* [Given request] Beginning with the first line of the data below, extract each line up to and including the one containing "const footRound = 24;". Copy them exactly and add nothing.

========

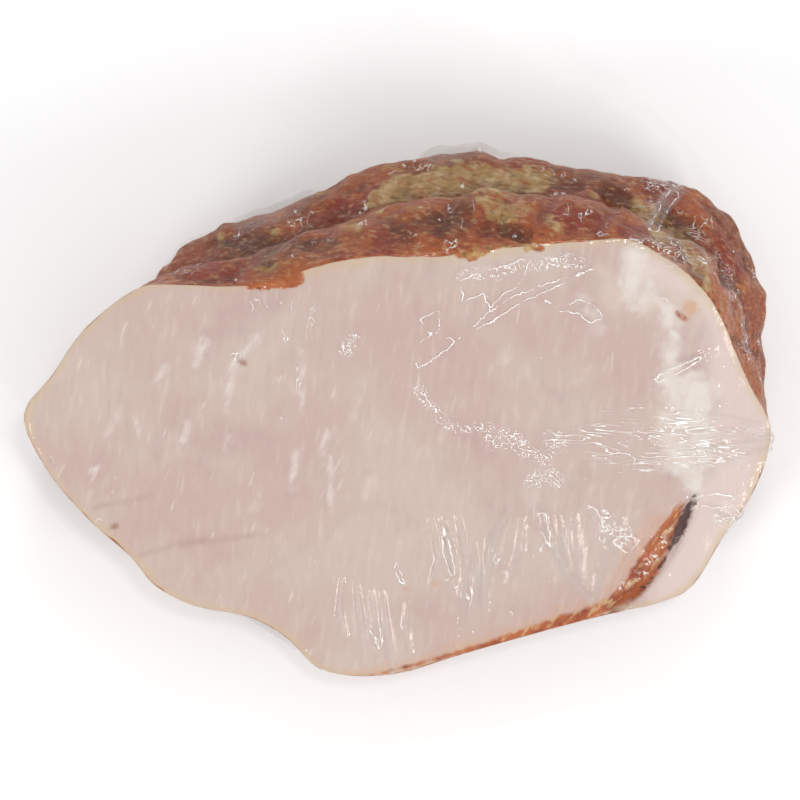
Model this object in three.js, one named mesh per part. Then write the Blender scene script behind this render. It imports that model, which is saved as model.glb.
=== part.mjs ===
// A chunk cut from a smoked boneless ham, in cling film. It lies on its own flattened back, with the
// cut face up and leaning towards the front. Millimetres, +Z up, +Y towards the back, and the origin
// under the middle of the piece, on the surface that it lies on.
import * as THREE from "three";
import { ParametricGeometry } from "three/addons/geometries/ParametricGeometry.js";
import { mergeGeometries } from "three/addons/utils/BufferGeometryUtils.js";

// Cut face
const faceWidth = 259; // left tip to right lobe
const faceDepth = 153; // front to back, seen from above
const faceHeight = 74; // height of the middle of the cut face
const faceTilt = 18; // degrees that the cut face leans towards the front

// Rind: the lumpy smoked outside, which swells into two folds at the back and right
const shoulderFall = 0.2; // share of the way down from the cut edge to the first fold's crest
const grooveFall = 0.42; // and to the groove between the folds
const bellyFall = 0.68; // and to the second fold's crest
const grooveShare = 0.35; // how far the groove has come from the first crest's reach to the second's
const grooveDepth = 8; // cut into the rind at the deepest part of the groove
const deepestBelly = 45; // the reach of the second fold where the groove is deepest
const undersideShare = 0.65; // how much of the second fold's reach is left at the table
const curlFall = 0.4; // where the side starts to curl under
const footRound = 24; // how far it has curled in by the time it lies flat

// Cling film, drawn over the cut face and tucked under all round
const filmThickness = 0.4;
const filmGap = 0.5; // clearance to the meat
const hemHeight = 2.2; // where the film's tucked edge ends above the table

// Fineness
const stepsPerStation = 3;
const wallRings = 13;
const faceRings = 3;
const baseRings = 2;

// Stations round the cut edge, anticlockwise from the right: where each lies, in shares of half the
// face's width and depth from its middle, and how far out the first and second folds reach, in mm.
const stations = [
  [1.0, 0.17, 2, 7],
  [0.95, 0.32, 5, 13],
  [0.9, 0.49, 7, 18],
  [0.85, 0.68, 10, 27],
  [0.78, 0.83, 12, 35],
  [0.69, 0.93, 12, 39],
  [0.61, 1.0, 10, 38],
  [0.5, 0.99, 18, 39],
  [0.3, 0.96, 23, 41],
  [0.11, 0.92, 23, 45],
  [-0.07, 0.92, 15, 36],
  [-0.21, 0.88, 13, 32],
  [-0.3, 0.82, 13, 33],
  [-0.42, 0.79, 13, 31],
  [-0.59, 0.8, 8, 14],
  [-0.69, 0.78, 2, 3],
  [-0.83, 0.6, 1, 4],
  [-0.92, 0.39, 1, 3],
  [-1.0, 0.21, 1, 2],
  [-0.94, -0.04, 1, 1],
  [-0.83, -0.27, 1, 0],
  [-0.72, -0.44, 1, 0],
  [-0.66, -0.57, 1, 1],
  [-0.55, -0.67, 1, 1],
  [-0.4, -0.72, 1, 1],
  [-0.29, -0.83, 1, 0],
  [-0.22, -0.96, 1, 0],
  [-0.1, -1.0, 1, 0],
  [0.02, -0.98, 1, 0],
  [0.15, -0.91, 1, 1],
  [0.33, -0.82, 1, 1],
  [0.5, -0.74, 1, 1],
  [0.62, -0.69, 1, 0],
  [0.7, -0.66, 1, 1],
  [0.8, -0.58, 1, 1],
  [0.88, -0.35, 1, 2],
  [0.95, -0.17, 1, 3],
  [0.99, 0.0, 1, 4],
];

const tilt = THREE.MathUtils.degToRad(faceTilt);
const faceNormal = new THREE.Vector3(0, -Math.sin(tilt), Math.cos(tilt));
const around = stations.length * stepsPerStation;

const closedCurve = (points) => new THREE.CatmullRomCurve3(points, true, "catmullrom", 0.5);
const cutEdge = closedCurve(
  stations.map(([x, y]) => new THREE.Vector3((x * faceWidth) / 2, (y * faceDepth) / 2, 0)),
);
const folds = closedCurve(stations.map(([, , shoulder, belly]) => new THREE.Vector3(shoulder, belly, 0)));

// The height of the cut face's plane at a distance y behind its middle.
const planeHeight = (y) => faceHeight + y * Math.tan(tilt);

// How far the rind stands out of the cut edge: turn is the share of the way round, fall the share of
// the way down to the table.
function reach(turn, fall) {
  const { x: shoulder, y: belly } = folds.getPoint(turn);
  const groove =
    THREE.MathUtils.lerp(shoulder, belly, grooveShare) - grooveDepth * (belly / deepestBelly);
  const profile = new THREE.CubicInterpolant(
    [0, shoulderFall, grooveFall, bellyFall, 1],
    [0, shoulder, groove, belly, belly * undersideShare],
    1,
  );
  const swell = profile.evaluate(THREE.MathUtils.clamp(fall, 0, 1))[0];
  const curl = THREE.MathUtils.clamp((fall - curlFall) / (1 - curlFall), 0, 1);
  return swell - footRound * (1 - Math.sqrt(1 - curl * curl));
}

// A point on the rind.
function rindPoint(turn, fall) {
  const lap = ((turn % 1) + 1) % 1;
  const edge = cutEdge.getPoint(lap);
  const height = planeHeight(edge.y);
  const outward = edge.clone().normalize();
  return edge.addScaledVector(outward, reach(lap, fall)).setZ(height * (1 - fall));
}

// The way the rind faces there.
function rindNormal(turn, fall) {
  const step = 1e-3;
  const along = rindPoint(turn + step, fall).sub(rindPoint(turn - step, fall));
  const top = Math.max(fall - step, 0);
  const bottom = Math.min(fall + step, 1);
  const down = rindPoint(turn, bottom).sub(rindPoint(turn, top));
  return down.cross(along).normalize();
}

// The share of the way down at which the rind is at the height of the film's hem.
const hemFall = (turn) => 1 - hemHeight / rindPoint(turn, 0).z;

// A point on the cut face, at a share of the way from its middle to the cut edge, lifted off it.
function facePoint(turn, share, lift) {
  const edge = rindPoint(turn, 0);
  const point = new THREE.Vector3(edge.x * share, edge.y * share, 0);
  return point.setZ(planeHeight(point.y)).addScaledVector(faceNormal, lift);
}

// A point on the rind, at a share of the way from the cut edge to the film's hem, lifted off it. At
// the cut edge it is lifted off both surfaces.
function wallPoint(turn, share, lift) {
  const fall = share * hemFall(turn);
  const point = rindPoint(turn, fall).addScaledVector(rindNormal(turn, fall), lift);
  return share === 0 ? point.addScaledVector(faceNormal, lift) : point;
}

// The rings from the middle of the cut face out to the cut edge and down to the hem.
function skin(lift) {
  const rings = [];
  for (let i = 0; i < faceRings; i++) rings.push((turn) => facePoint(turn, i / faceRings, lift));
  for (let i = 0; i <= wallRings; i++) rings.push((turn) => wallPoint(turn, i / wallRings, lift));
  return rings;
}

// The flat that the meat lies on, from its rim to its middle.
function base() {
  return Array.from({ length: baseRings + 1 }, (_, i) => (turn) => {
    const foot = rindPoint(turn, 1);
    return foot.multiplyScalar(1 - i / baseRings).setZ(0);
  });
}

// A skin through rings, each a function of the share of the way round. The rings are walked
// clockwise, so that the skin faces out.
function loft(rings) {
  const last = rings.length - 1;
  const place = (turn, along, target) => target.copy(rings[Math.round(along * last)]((1 - turn) % 1));
  return new ParametricGeometry(place, around, last);
}

// Makes a skin face the other way, with its facets as they are.
function turnedOver(geometry) {
  geometry.index.array.reverse();
  return geometry;
}

const hamMaterial = new THREE.MeshStandardMaterial({ color: 0xd9bcae, roughness: 0.5, metalness: 0 });
const filmMaterial = new THREE.MeshStandardMaterial({
  color: 0xf4f6f8,
  roughness: 0.12,
  metalness: 0,
  transparent: true,
  opacity: 0.15,
});

const meat = new THREE.Mesh(loft([...skin(0), ...base()]), hamMaterial);
meat.name = "ham";

// The film's inside has the meat's own facets, so that the gap between them is even.
const filmOutside = skin(filmGap + filmThickness);
const filmInside = skin(filmGap);
const filmSkins = [
  loft(filmOutside),
  loft([filmOutside.at(-1), filmInside.at(-1)]),
  turnedOver(loft(filmInside)),
];
const film = new THREE.Mesh(mergeGeometries(filmSkins), filmMaterial);
film.name = "cling_film";

const piece = new THREE.Group();
piece.add(meat, film);

// Puts the origin under the middle of the piece.
const middle = new THREE.Box3().setFromObject(piece, true).getCenter(new THREE.Vector3());
piece.position.set(-middle.x, -middle.y, 0);

const ham = new THREE.Group();
ham.add(piece);
export default ham;
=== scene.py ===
# A chunk of smoked ham in cling film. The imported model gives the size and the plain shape; the meat and
# the film are shaped on it here, in millimetres, and scaled to metres as their meshes are made.
import math
import bpy
import numpy as np
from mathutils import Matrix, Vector, noise
from mathutils.bvhtree import BVHTree


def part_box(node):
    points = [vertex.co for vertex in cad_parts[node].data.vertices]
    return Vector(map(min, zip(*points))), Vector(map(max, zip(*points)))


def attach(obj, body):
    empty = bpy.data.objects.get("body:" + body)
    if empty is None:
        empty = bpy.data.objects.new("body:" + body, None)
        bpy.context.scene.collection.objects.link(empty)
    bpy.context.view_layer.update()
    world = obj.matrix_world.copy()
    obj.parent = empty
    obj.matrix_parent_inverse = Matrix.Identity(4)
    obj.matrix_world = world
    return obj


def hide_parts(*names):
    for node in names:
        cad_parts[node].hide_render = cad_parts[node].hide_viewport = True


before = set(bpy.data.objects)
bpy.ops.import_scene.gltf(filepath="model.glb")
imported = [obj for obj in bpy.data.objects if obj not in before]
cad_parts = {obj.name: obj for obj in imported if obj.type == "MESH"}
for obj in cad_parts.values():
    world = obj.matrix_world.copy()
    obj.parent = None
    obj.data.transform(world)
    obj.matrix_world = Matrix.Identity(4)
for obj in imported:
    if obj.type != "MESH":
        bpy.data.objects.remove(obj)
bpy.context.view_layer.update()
toMetres = 0.001


# Small tools for shapes.

def smoothStep(value, low, high):
    share = np.clip((value - low) / (high - low), 0, 1)
    return share * share * (3 - 2 * share)


# Blurs a grid of rings. Its first axis runs across the rings, and its second round them.
def blur(grid, around, across):
    for sigma, axis, mode in ((around, 1, "wrap"), (across, 0, "edge")):
        if sigma <= 0:
            continue
        reach = int(3 * sigma) + 1
        weights = np.exp(-0.5 * (np.arange(-reach, reach + 1) / sigma) ** 2)
        weights /= weights.sum()
        margin = [(0, 0)] * grid.ndim
        margin[axis] = (reach, reach)
        padded = np.pad(grid, margin, mode=mode)
        count = grid.shape[axis]
        grid = sum(w * padded.take(range(k, k + count), axis=axis) for k, w in enumerate(weights))
    return grid


# Soft noise, about -1 to 1, with lumps of that many millimetres.
def lumps(points, size, seed, detail=2):
    spots = points.reshape(-1, 3) / size + seed * 17.3
    values = [noise.fractal(spot, 1.0, 2.0, detail) for spot in spots.tolist()]
    return np.array(values).reshape(points.shape[:-1])


# How far each point is inside the nearest stroke, seen from above, and below zero outside them all.
# A stroke is a row of (x, y, half width).
def insideStrokes(points, strokes):
    flat = points[..., :2]
    best = np.full(flat.shape[:-1], -40.0)
    for stroke in strokes:
        ends = np.array(stroke if len(stroke) > 1 else stroke * 2, float)
        for a, b in zip(ends[:-1], ends[1:]):
            along = b[:2] - a[:2]
            share = np.clip(((flat - a[:2]) @ along) / max(along @ along, 1e-6), 0, 1)
            gap = np.linalg.norm(flat - a[:2] - share[..., None] * along, axis=-1)
            best = np.maximum(best, a[2] + (b[2] - a[2]) * share - gap)
    return best


# The same for closed outlines, each a row of (x, y).
def insideOutlines(points, outlines):
    flat = points[..., :2]
    best = np.full(flat.shape[:-1], -40.0)
    for outline in outlines:
        corners = [(x, y, 0) for x, y in outline]
        closed = corners + corners[:1]
        gap = -insideStrokes(points, [closed])
        within = np.zeros(flat.shape[:-1], bool)
        for (ax, ay, _), (bx, by, _) in zip(closed[:-1], closed[1:]):
            spans = (ay > flat[..., 1]) != (by > flat[..., 1])
            crossing = ax + (flat[..., 1] - ay) * (bx - ax) / (by - ay if by != ay else 1e-9)
            within ^= spans & (flat[..., 0] < crossing)
        best = np.maximum(best, np.where(within, gap, -gap))
    return best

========

* [Exercise output]
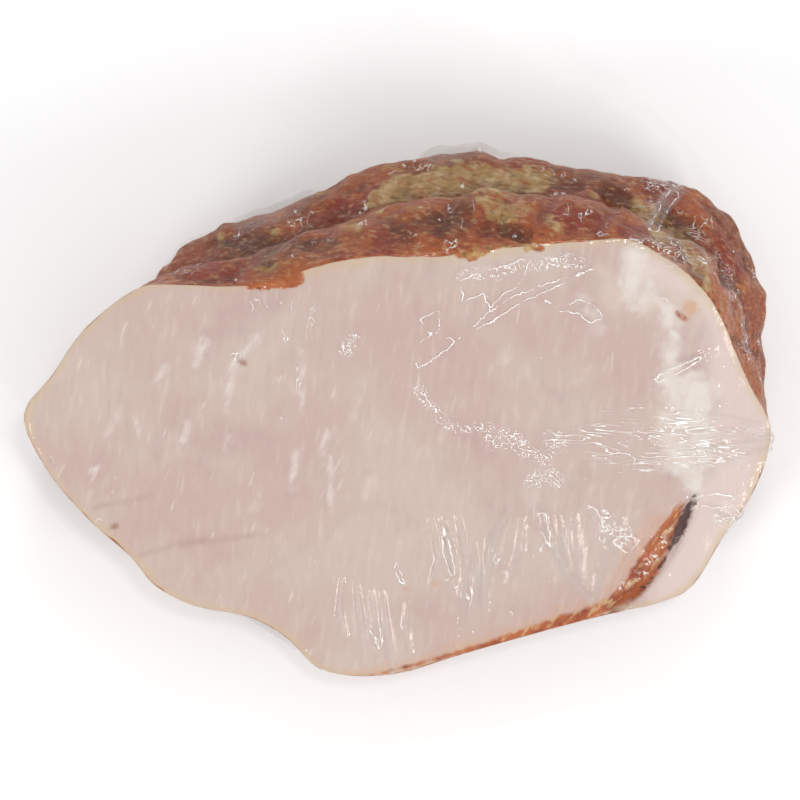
Model this object in three.js, one named mesh per part. Then write the Blender scene script behind this render. It imports that model, which is saved as model.glb.
=== part.mjs ===
// A chunk cut from a smoked boneless ham, in cling film. It lies on its own flattened back, with the
// cut face up and leaning towards the front. Millimetres, +Z up, +Y towards the back, and the origin
// under the middle of the piece, on the surface that it lies on.
import * as THREE from "three";
import { ParametricGeometry } from "three/addons/geometries/ParametricGeometry.js";
import { mergeGeometries } from "three/addons/utils/BufferGeometryUtils.js";

// Cut face
const faceWidth = 259; // left tip to right lobe
const faceDepth = 153; // front to back, seen from above
const faceHeight = 74; // height of the middle of the cut face
const faceTilt = 18; // degrees that the cut face leans towards the front

// Rind: the lumpy smoked outside, which swells into two folds at the back and right
const shoulderFall = 0.2; // share of the way down from the cut edge to the first fold's crest
const grooveFall = 0.42; // and to the groove between the folds
const bellyFall = 0.68; // and to the second fold's crest
const grooveShare = 0.35; // how far the groove has come from the first crest's reach to the second's
const grooveDepth = 8; // cut into the rind at the deepest part of the groove
const deepestBelly = 45; // the reach of the second fold where the groove is deepest
const undersideShare = 0.65; // how much of the second fold's reach is left at the table
const curlFall = 0.4; // where the side starts to curl under
const footRound = 24; // how far it has curled in by the time it lies flat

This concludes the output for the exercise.